* Provided data

------------------------

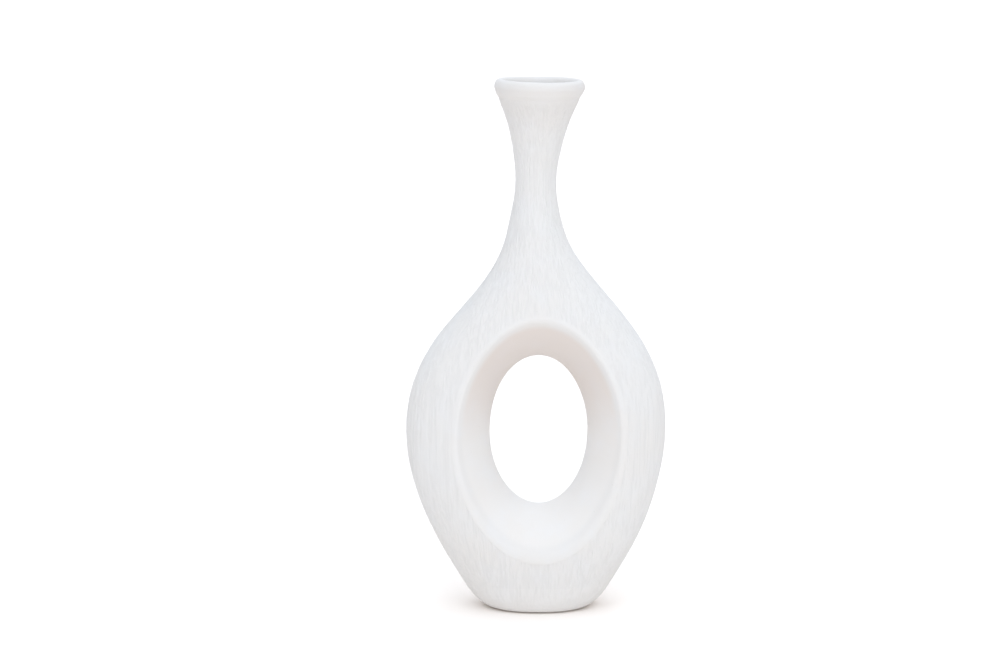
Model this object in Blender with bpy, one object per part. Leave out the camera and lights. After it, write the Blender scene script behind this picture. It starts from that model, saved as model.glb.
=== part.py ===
"""Ceramic bud vase: a slim flared neck on a flattened oval body, with an oval tunnel right through it.

Run it with blender --background --python part.py, or from Blender's text editor. Units are metres, +Z
is up, the front faces -Y, and the origin is under the middle of the vase, on the surface it stands on.
The vase is made of six clay sections, and it stands on four felt pads.
"""

import math

import bmesh
import bpy
import numpy as np

MM = 0.001

# Heights of the whole and of the planes where the clay sections meet
HEIGHT = 300 * MM
LIP_JOINT = 290.3 * MM
NECK_JOINT = 213 * MM
BASE_JOINT = 16 * MM
FOOT_HEIGHT = 0.8 * MM
FLOOR_HEIGHT = 7 * MM

WALL = 4 * MM
JOINT_GAP = 0.3 * MM

# Height, half width and half depth of the outer form, in millimetres. The neck is round.
FORM_STATIONS = (
    (12, 40.6, 25.5),
    (32, 52.7, 29.4),
    (62, 66, 32),
    (94, 73, 32.6),
    (126, 70.5, 31.2),
    (156, 56.7, 27.6),
    (181, 36.5, 22.8),
    (206, 19.5, 17.3),
    (224, 14, 14),
    (241, 11.4, 11.4),
    (262, 13.6, 13.6),
    (280, 18.6, 18.6),
    (290, 23, 23),
)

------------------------

* Problem to solve
What is the number of lines above that contain "Blender"? Answer with that number only.

* The response
2